4) AI and Climate and Energy
4.1. Regulate the environmental impacts of AI
The AI strategy mentions standards but no regulations. There is also no mention of environmental assessments or prohibition on using the least environmentally friendly technology. More explicit engagement with doubling down on green in the AI Strategy would be better. Canada’s cold climate makes it uniquely situated to offer data centers in an environmentally responsible way. Yet regulations and transparency are needed to ensure this is the case.
Canada has 309 data centres operating already (The Logic). It has 5 hyperscale data centres and another 96 are in development (CBC). Various estimates value the Canadian data center market around $10B (CBRE); the government of Alberta has allocated $100B to data centres (MLT Aikins).
Some geographies seem not ready to enact laws regarding AI data centers, perhaps because they do not know enough about the technologies or what rules should apply. Instead, some have offered ‘soft law’ such as standards they hope companies will meet. In the meantime, real environmental harms are happening to citizens. While there will always be some growing pains with legislation, the government needs to impose some burdens. Otherwise, the freedom of the marketplace means that companies will do what they want. Real harms require pause points. If regulations make things difficult for firms when they are creating harms and need to disclose information, to the extent that the regulation is requiring companies to pause, that’s good and is not a problem with the regulation but a sign that the regulation is working. Technology giants have shown that they will do everything they are not explicitly prohibited from doing, including in grey areas – so if the government sees harms, it needs to regulate them without delay. Other jurisdictions such as states and cities in the US have banned the development of new data centers. If the Canadian government does not understand the technology, it needs to build that knowledge capacity –immediately.
5) AI and Innovation
5.5. Provide open funding calls for AI
The strategy mentions funding, but not whether funding calls will be open. The document lists various companies and organizations, which is not something we have seen in other countries’ AI strategies and potentially reflects cherry-picking. It is important that funding and other AI opportunities are subject to open calls, rather than being closed and allocated to known firms. Canada has allowed tech giants to insulate themselves from competitive markets; we cannot repeat that and need to do everything we can to ensure the AI marketplace is open, competitive, and subject to the discipline of the market – not amenable to its capture.

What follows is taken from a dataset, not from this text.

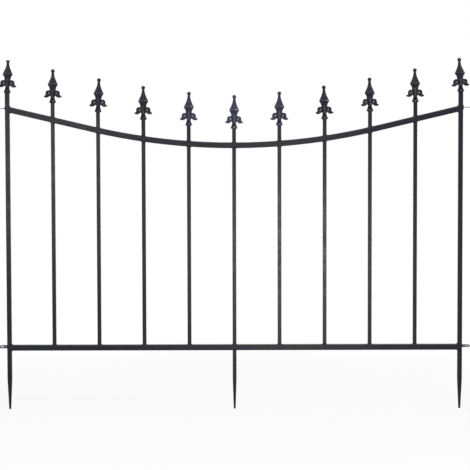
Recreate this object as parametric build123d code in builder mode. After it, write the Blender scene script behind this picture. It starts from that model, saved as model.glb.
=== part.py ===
from build123d import *
from math import atan2, cos, radians, sin, sqrt, tan
import os

# A decorative steel garden fence panel: two posts and nine bars stand in a straight
# lower rail and pass through a sagging upper rail. Each carries a cast spear finial,
# and both posts and the centre bar run on below the lower rail as ground spikes.
# Millimetres. X runs along the panel, Y through it and Z up. The origin is in the
# middle of the flat foot of the centre spike.

# Bays and sections of the uprights
bays_each_side = 5
bay_pitch = 118.0
post_side = 12.0
post_corner = 1.0
bar_side = 10.0
bar_corner = 0.8

# Square rail tube
rail_side = 15.0
rail_wall = 1.2
rail_corner = 1.6
punch_clearance = 0.15

# Heights of the rails' centre lines over the feet of the spikes
lower_rail_height = 162.0
upper_rail_height = 786.0
rail_sag = 95.0
bend_reach = 187.0

# Finial seats: clear height over the top of the upper rail, in the middle and at the
# posts, and how sharply the line of seats rises from the middle to the posts
seat_gap_centre = 35.5
seat_gap_posts = 35.5
seat_curve = 1.5

# Forged ground spikes
spike_length = 80.0
spike_foot_side = 5.0

# Joining lugs at the rail ends
lug_length = 21.5
lug_width = 18.0
lug_thickness = 1.6
lug_hole_diameter = 9.0
lug_hole_reach = 13.0
lug_lift = 2.5

# Cast spear finial: width across its flats at each height over its seat
finial_stem = ((17.0, 2.6), (15.8, 3.8), (12.2, 8.2), (9.4, 14.0), (15.4, 31.0), (15.4, 38.6))
finial_cheek = ((19.8, 42.8), (26.4, 48.4))
finial_blade = ((21.0, 54.6), (13.6, 63.0), (9.0, 70.2), (5.8, 77.5))
foot_overhang = 0.5
front_band = 5.4
shoulder_ledge = 2.0
ball_diameter = 9.8
ball_height = 83.3
ball_sides = 12

# Leaf of the finial seen from its side: reach from the axis and height over the seat,
# from its crown round the tip to its root, and then the eye that is cast through it
leaf_crown = ((0.0, 32.0), (10.4, 33.2), (14.4, 33.2), (17.2, 31.2), (18.4, 28.4), (18.4, 22.4))
leaf_tip = ((19.6, 19.9), (22.8, 18.6), (23.4, 17.2), (22.6, 15.8))
leaf_root = ((19.8, 14.3), (17.0, 13.8), (14.0, 14.8), (8.0, 19.0), (0.0, 20.0))
leaf_eye = ((7.2, 25.4), (8.8, 26.6), (12.2, 25.8), (13.4, 24.0), (12.2, 23.2), (8.6, 24.0))
leaf_thickness = 9.0
leaf_tip_thickness = 3.0
leaf_taper_start = 14.0

# The right-hand end finial was welded on with a slight lean towards the middle
end_finial_lean = 3.0
lean_fill = 0.8

# The upper rail is bent in one arc with straight ends. Its straight directions,
# carried on, meet the lowest tangent at bend_reach on each side of the middle.
half_span = bays_each_side * bay_pitch
rail_low_point = upper_rail_height - rail_sag
end_angle = atan2(rail_sag, half_span - bend_reach)
bend_radius = bend_reach / tan(end_angle / 2)
bend_end = bend_radius * sin(end_angle)

# What passes through the rails or butts against the posts follows their sizes
punch_side = bar_side + 2 * punch_clearance
rail_end = half_span - post_side / 2
lower_rail_floor = lower_rail_height - rail_side / 2 + rail_wall


def upper_rail_line(x):
    """Height of the upper rail's centre line at x."""
    if abs(x) < bend_end:
        return rail_low_point + bend_radius - sqrt(bend_radius**2 - x**2)
    return rail_low_point + (abs(x) - bend_reach) * tan(end_angle)


def finial_seat(x):
    """Height of the top of the upright at x, where its finial sits."""
    lowest = rail_low_point + rail_side / 2 + seat_gap_centre
    highest = upper_rail_height + rail_side / 2 + seat_gap_posts
    return lowest + (highest - lowest) * (abs(x) / half_span) ** seat_curve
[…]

7) AI and Intellectual Property
The strategy also sidesteps the intellectual property questions raised by AI. It does not address authorship, inventorship, text and data mining, training, or the legal treatment of AI-generated outputs. The government has effectively left these issues for courts to address. Courts can do some of that work, but litigation is no substitute for principled policy. Leaving the field to case-by-case development gives Canada uncertainty instead of the foundation for creativity and innovation that innovators, creators, educators, businesses, and users need.
8) AI and Privacy
While privacy is only one part of the AI governance challenge, the strategy’s commitment to renewed federal privacy legislation is nonetheless a welcome one. But privacy reform is arriving in an uncomfortable context: the government’s approach to privacy in Bill C-22. CIPPIC’s submission on C-22 warns that the bill lowers thresholds for state access to subscriber information, seriously understates the privacy implications of metadata, and builds a new lawful access architecture with profound implications for privacy and cybersecurity. We await the proposed successor to our federal private sector privacy law with anticipation – and some trepidation.
Conclusion
While Canada’s AI strategy offers a good start, much of what is listed is vague. It is important that the strategies are turned into regulations and incentives as quickly as possible. Still, there are significant gaps, mostly in the arena of rights. The strategy aligns with CIPPIC’s recommendations in several places, but it misses some. Enforcement mechanisms, legal architecture, and hard obligations are not present. The government is prioritizing adoption and infrastructure, not rights and legal architecture.
Canada has pioneered innovations in deep learning, yet the commercialization has happened elsewhere; the same is true for quantum computing, phosphate batteries, etc. The current moment in the AI industry resembles the early days of the internet: we are still going to see many opportunities for new, category-defining innovation. Canada should do a much better job at capturing those benefits rather than selling them off. Canada can draw on the commercialization and GDP-boosting lessons of programs like China's 'Made in China' (without following its problematic parts) as well as innovation programs in Nordic countries that have permitted the emergence and survival of domestic technology successes. This AI moment offers an opportunity for economic and technological growth while preserving and expanding rights for Canadian citizens. CIPPIC remains available to assist the government in this work.